The great American tax taboo has been tested in the most unlikely place.

It is an article of faith throughout the country that taxes can only go down.

Just as apples fall from trees, so the economic law of gravity dictates that taxes go only one way.

President George W Bush
Tax is becoming a bigger issue in the US ahead of the election
To suggest raising taxes is not only political suicide but also somehow to question the very foundations of economic belief.

But this economic article of faith clashed with another article of faith in a very unlikely place: the Christian faith, and in Alabama, sometimes called the "buckle of the Bible Belt".

The state's governor, on every other issue a right wing Republican, argued for taxes to go up there as a matter of Christian belief.

Bob Riley tried and failed to persuade voters to back a change in the state's constitution with the end result that taxes would rise.

"What would Jesus tax," as the advertising campaign puts it.

Tax inequality

Under the state's current tax regime, the poor shoulder a disproportionate burden.

According to our Christian ethics, we're supposed to love God, love each other and help take care of the poor
Governor Riley, Alabama
Under the Alabama tax code, enshrined in the constitution in 1902, logging companies which own 70% of the state's land end up paying less than 2% of the total property tax.

Commercial forest is taxed at a very low rate, less than 20% what the rate is in neighbouring Georgia, for example.

So Alabama raises its money by taxing income and spending.

There's a relatively high rate of income tax on poor people, and spending taxes invariably hit the poor disproportionately hard.

So Governor Riley went on the stump, insisting that there was a Christian duty at stake: "According to our Christian ethics, we're supposed to love God, love each other and help take care of the poor".

In fundamentalist Christian Alabama, this didn't go down well. One opponent calls it a "cash grab".

A Christian duty?

Broadly, the local church groups remain unpersuaded of the theology that equates Christian virtue with higher taxes.

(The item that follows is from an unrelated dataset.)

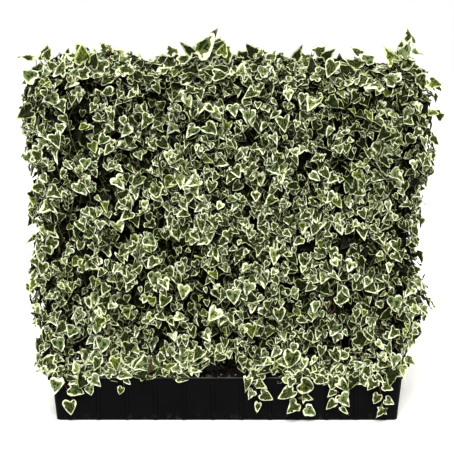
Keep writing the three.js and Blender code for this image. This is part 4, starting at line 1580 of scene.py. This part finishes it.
@dataclass
class WireTrellis:
    """The welded mesh of galvanised wire: eleven uprights, nine rails and a weld at each crossing."""

    finish: bpy.types.Material
    uprights: int = 11
    rails: int = 9
    upright_pitch: float = 0.08878
    foot: float = 0.0043
    top: float = 1.0
    lowest: float = 0.150
    highest: float = 0.990
    overhang: float = 0.012
    radius: float = 0.002
    rail_y: float = -0.0043

    def build(self) -> None:
        """Welds the mesh as one piece that stands for all its wires."""
        half = (self.uprights - 1) / 2 * self.upright_pitch
        rise = (self.highest - self.lowest) / (self.rails - 1)
        lines = []
        for i in range(self.uprights):
            x = i * self.upright_pitch - half
            path = [Vector((x, 0.0, self.foot)), Vector((x, 0.0, self.top))]
            lines.append((path, [self.radius] * 2))
        for i in range(self.rails):
            z = self.lowest + i * rise
            ends = (-half - self.overhang, half + self.overhang)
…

Nor did those who might naturally rally to Mr Riley's cause do so. He alienated black voters - and that often means poor voters - by not making changes which would have increased their political clout.

In other words, the governor's views on non-tax affairs alienated the left and his views on tax alienated the right.

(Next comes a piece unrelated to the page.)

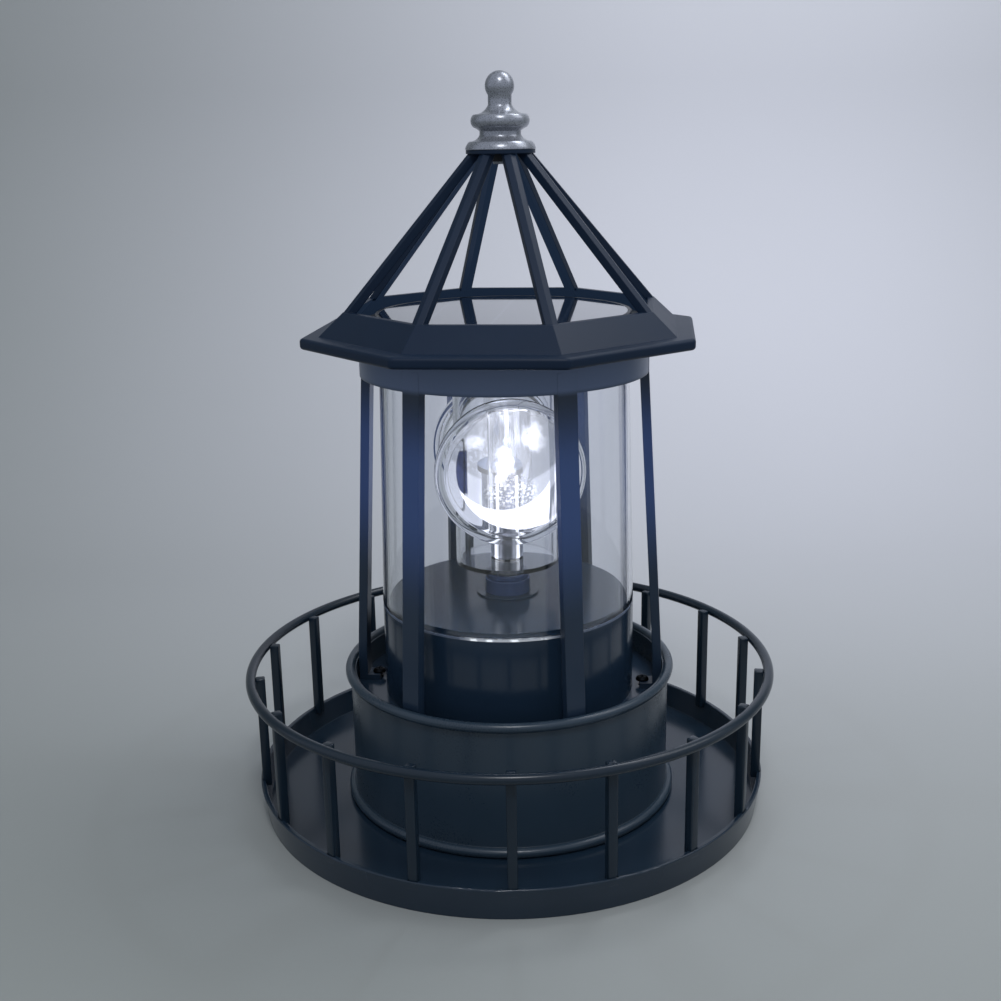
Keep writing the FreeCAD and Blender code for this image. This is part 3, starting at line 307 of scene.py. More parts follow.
def brushed(name, colour, rough, stretch=(900, 900, 60)):
    """Turned or drawn metal: fine lines round or along the piece."""
    f = Finish(name)
    lines = f.noise(1.0, 4, f.stretched(stretch))
    stain = f.noise(90, 4)
    return f.ends_in(f.surface({
        "Base Color": f.mix(stain.step(0.35, 0.7), shade(colour, 0.6), colour),
        "Metallic": 1.0,
        "Roughness": lines * 0.15 + stain * 0.1 + (rough - 0.12),
        "Normal": f.bump(lines, 0.000008, 0.0001),
    }))


finial_silver = flaked("finial_silver", paint(152, 155, 163), 0.3, 0.6)
screw_steel = brushed("screw_steel", paint(178, 178, 176), 0.32)
spring_steel = brushed("spring_steel", paint(190, 190, 188), 0.26, (700, 700, 700))
motor_can = brushed("motor_can", paint(170, 172, 176), 0.3)
stem_metal = brushed("stem_metal", paint(222, 224, 232), 0.5, (40, 40, 1200))
print("paint and metals ready")

# %% [markdown]
# ## Clear plastic
# The tube, the cup and the lenses are clear styrene. One shader with full transmission bends the
# view as the real walls do. Lamps would be blocked by it, so rays to lamps meet a Transparent
# shader instead, and the light reaches what is inside.
# %% Clear plastic
def clear(name, tint, rough, smudge, glow=None):
    f = Finish(name)
    marks = f.noise(70, 5).step(0.45, 0.8)
    sockets = {
        "Base Color": tint,
        "Roughness": marks * smudge + rough,
        "IOR": 1.49,
        "Transmission Weight": 1.0,
    }
    if glow:
        sockets["Emission Color"], sockets["Base Color"] = glow(f)
        sockets["Emission Strength"] = 1.0
    body = f.surface(sockets)
    through = f.node("ShaderNodeBsdfTransparent", None, {"Color": (0.96, 0.97, 0.98, 1)})
    to_lamp = f.node("ShaderNodeLightPath", output="Is Shadow Ray")
    return f.ends_in(f.node("ShaderNodeMixShader", None, {0: to_lamp, 1: body, 2: through}))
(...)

Despite that, Mr Riley is sick of what he perceives to be Alabama's status as invariably at the bottom or near bottom (it usually vies with neighbouring Mississippi) for any league table of poverty or educational standards or general economic third-worldness.

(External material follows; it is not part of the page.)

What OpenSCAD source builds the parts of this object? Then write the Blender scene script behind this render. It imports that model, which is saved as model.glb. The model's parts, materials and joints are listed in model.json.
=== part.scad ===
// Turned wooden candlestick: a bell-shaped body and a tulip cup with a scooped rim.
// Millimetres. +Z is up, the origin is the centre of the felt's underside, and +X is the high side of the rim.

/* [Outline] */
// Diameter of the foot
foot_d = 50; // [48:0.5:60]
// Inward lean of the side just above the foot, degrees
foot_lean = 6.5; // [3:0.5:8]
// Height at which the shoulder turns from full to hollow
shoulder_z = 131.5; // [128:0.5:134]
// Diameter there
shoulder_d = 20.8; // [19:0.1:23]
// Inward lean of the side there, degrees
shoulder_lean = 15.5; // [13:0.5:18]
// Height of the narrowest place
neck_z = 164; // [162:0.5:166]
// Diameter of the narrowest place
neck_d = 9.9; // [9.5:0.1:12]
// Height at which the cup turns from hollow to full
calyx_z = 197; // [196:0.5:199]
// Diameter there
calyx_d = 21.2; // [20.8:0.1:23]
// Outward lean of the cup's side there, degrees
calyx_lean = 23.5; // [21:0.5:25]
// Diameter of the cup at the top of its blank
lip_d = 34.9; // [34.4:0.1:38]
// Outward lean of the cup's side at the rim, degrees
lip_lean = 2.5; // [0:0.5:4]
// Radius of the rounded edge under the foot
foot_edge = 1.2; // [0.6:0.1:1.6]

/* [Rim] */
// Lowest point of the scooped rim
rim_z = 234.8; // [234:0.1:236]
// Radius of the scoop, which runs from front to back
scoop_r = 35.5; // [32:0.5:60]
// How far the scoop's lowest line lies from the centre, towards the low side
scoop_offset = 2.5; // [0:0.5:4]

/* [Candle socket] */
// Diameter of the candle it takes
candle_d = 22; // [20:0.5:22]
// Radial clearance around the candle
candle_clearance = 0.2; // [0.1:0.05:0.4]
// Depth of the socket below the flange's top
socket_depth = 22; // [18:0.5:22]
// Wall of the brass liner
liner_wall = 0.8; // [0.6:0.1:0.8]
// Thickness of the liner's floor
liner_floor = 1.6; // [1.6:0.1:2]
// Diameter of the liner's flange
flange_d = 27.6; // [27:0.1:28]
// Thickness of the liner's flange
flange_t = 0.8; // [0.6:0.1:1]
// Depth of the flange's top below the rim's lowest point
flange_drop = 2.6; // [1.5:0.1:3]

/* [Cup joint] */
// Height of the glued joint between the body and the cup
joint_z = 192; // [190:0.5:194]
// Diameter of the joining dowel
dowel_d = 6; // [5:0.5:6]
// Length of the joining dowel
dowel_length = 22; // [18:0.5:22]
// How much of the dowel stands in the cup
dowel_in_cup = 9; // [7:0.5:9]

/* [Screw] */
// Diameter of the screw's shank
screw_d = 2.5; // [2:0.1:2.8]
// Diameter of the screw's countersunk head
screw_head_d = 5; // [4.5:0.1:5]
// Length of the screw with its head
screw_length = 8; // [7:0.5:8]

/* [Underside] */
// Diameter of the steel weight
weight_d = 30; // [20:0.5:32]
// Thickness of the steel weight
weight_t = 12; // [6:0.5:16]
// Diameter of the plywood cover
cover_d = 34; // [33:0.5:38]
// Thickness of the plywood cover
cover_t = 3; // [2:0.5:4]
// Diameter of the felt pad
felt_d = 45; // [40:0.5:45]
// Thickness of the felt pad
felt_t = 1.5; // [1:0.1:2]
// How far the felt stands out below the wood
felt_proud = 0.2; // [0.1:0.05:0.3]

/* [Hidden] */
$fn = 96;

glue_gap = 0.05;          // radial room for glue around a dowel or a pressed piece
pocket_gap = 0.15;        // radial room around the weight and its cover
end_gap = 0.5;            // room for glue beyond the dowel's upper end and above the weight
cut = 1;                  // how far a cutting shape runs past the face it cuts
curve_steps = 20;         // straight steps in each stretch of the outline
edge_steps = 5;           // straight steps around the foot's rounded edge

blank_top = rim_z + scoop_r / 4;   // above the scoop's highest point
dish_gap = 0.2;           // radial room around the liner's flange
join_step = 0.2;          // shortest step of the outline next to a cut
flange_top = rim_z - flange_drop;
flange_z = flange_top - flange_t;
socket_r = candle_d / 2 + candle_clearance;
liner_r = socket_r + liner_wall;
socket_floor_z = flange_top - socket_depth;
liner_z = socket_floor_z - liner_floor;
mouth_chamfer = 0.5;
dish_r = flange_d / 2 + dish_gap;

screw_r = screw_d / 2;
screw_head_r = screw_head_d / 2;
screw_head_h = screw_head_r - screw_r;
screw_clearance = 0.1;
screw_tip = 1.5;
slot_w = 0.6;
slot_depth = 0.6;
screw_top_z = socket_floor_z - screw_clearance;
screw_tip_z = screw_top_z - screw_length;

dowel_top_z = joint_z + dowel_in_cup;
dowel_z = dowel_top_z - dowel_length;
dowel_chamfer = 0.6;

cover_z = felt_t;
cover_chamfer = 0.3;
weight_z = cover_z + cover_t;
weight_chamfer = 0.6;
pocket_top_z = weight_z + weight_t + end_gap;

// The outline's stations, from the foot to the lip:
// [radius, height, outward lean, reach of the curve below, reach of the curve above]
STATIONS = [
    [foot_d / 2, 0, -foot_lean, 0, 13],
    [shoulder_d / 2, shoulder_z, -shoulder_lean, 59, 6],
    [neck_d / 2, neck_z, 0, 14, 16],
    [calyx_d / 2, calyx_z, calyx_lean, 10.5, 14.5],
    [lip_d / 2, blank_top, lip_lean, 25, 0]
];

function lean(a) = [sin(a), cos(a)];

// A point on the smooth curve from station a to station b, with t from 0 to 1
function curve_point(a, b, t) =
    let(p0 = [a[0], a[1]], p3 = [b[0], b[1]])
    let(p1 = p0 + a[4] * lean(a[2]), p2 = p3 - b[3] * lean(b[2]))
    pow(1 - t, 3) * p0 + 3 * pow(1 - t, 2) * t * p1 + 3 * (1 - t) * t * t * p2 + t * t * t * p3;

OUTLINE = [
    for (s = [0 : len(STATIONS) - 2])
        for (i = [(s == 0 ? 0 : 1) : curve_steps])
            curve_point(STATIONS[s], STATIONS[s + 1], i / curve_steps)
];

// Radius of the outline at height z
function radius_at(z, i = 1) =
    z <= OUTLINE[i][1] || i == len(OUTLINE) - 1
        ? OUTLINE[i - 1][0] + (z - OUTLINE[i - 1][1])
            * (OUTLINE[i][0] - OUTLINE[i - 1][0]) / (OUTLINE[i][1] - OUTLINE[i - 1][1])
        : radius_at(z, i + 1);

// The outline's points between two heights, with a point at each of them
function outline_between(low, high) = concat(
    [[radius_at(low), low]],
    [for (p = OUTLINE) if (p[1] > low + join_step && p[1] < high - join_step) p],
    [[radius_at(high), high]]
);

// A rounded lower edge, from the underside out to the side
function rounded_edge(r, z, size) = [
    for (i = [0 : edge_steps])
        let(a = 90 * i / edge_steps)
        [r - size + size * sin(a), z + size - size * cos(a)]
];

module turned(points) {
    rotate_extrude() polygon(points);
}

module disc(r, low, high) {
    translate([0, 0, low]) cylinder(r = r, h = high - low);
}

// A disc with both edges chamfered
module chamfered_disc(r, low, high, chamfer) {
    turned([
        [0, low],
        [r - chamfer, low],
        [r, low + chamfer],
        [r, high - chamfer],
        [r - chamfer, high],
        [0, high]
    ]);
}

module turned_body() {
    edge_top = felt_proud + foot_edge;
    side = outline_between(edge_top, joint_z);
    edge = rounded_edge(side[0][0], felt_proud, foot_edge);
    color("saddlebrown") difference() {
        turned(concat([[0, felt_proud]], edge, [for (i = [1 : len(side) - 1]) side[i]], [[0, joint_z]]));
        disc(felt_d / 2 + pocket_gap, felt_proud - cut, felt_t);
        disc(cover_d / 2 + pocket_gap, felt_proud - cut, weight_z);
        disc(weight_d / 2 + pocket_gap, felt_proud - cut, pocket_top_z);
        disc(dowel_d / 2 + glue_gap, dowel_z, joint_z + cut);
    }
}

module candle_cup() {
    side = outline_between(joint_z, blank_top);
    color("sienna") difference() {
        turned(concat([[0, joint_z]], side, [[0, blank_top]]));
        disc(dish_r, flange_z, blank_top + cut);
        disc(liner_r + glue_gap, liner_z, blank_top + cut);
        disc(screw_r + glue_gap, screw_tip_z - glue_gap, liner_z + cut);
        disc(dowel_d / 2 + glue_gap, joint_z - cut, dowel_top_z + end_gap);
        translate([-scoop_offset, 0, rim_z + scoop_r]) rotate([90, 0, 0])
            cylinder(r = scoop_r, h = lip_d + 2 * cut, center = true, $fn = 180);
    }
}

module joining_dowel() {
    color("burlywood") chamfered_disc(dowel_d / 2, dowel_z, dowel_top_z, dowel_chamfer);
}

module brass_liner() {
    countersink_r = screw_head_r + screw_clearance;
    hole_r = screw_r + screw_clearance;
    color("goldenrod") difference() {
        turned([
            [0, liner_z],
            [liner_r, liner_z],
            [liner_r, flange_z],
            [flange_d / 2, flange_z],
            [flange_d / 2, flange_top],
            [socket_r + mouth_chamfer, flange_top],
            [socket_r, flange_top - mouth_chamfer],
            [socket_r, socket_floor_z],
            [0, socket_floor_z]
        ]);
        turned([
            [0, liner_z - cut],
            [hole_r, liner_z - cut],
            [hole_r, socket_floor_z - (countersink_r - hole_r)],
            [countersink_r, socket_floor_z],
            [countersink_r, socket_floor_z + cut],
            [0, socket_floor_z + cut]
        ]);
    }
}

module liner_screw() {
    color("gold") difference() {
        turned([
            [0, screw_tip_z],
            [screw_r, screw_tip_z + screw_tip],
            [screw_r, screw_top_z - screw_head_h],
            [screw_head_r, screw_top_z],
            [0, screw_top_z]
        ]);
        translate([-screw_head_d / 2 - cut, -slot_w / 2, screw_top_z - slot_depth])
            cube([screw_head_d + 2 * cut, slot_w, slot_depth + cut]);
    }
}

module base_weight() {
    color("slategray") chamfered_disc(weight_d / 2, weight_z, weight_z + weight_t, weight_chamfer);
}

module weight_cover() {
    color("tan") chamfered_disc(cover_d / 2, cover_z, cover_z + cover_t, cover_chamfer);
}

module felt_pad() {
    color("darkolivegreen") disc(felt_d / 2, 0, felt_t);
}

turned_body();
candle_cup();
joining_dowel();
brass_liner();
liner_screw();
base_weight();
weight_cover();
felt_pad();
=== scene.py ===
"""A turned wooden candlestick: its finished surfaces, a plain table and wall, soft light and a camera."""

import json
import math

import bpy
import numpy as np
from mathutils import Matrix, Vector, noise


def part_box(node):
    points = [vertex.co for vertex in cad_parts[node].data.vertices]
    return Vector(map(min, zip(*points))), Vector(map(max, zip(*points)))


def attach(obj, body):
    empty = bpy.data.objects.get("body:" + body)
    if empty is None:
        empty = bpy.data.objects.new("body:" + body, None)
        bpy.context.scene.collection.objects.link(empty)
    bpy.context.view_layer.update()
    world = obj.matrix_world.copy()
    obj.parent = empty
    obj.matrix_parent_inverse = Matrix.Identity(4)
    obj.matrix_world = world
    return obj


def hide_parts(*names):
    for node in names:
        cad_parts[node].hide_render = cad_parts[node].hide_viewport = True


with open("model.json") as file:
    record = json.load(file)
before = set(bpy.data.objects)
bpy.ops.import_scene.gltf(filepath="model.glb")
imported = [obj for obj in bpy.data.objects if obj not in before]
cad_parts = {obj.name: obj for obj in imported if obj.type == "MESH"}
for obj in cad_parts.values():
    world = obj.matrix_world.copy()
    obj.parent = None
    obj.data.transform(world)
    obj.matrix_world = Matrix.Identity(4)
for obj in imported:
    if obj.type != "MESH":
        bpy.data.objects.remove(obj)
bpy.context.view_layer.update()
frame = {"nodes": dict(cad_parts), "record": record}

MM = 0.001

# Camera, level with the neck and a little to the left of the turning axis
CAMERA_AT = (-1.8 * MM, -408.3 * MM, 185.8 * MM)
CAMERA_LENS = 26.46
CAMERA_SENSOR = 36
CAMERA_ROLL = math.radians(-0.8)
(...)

"All my life, we've been 47th, 48th or 49th (of the fifty states, excepting Washington DC). I have never understood why," he said.

"Is there something about us that says we can't excel at something other than football?"

Mistrust

Not for the moment, it seems.

There is a widespread mistrust of tax and government in Alabama. Some even cite the period after the Civil War, nearly a century and a half ago, when in defeat, taxes on land were raised and farmers went broke.

But without higher taxes, it's hard to see how Alabama now makes ends meet. It has a $675 million deficit.

Proponents of the tax rise argued that prison inmates would be turned loose if prisons couldn't be improved and schools would go from bad to even worse.

This sharp choice between worse public services or higher taxes is being played out right across America.

Every government - federal, state and city - is finding that the arithmetic doesn't add up.

Nobody, not in Alabama or the White House, quite knows how to get politically desirable low taxes without hitting spending on all those services that voters also like.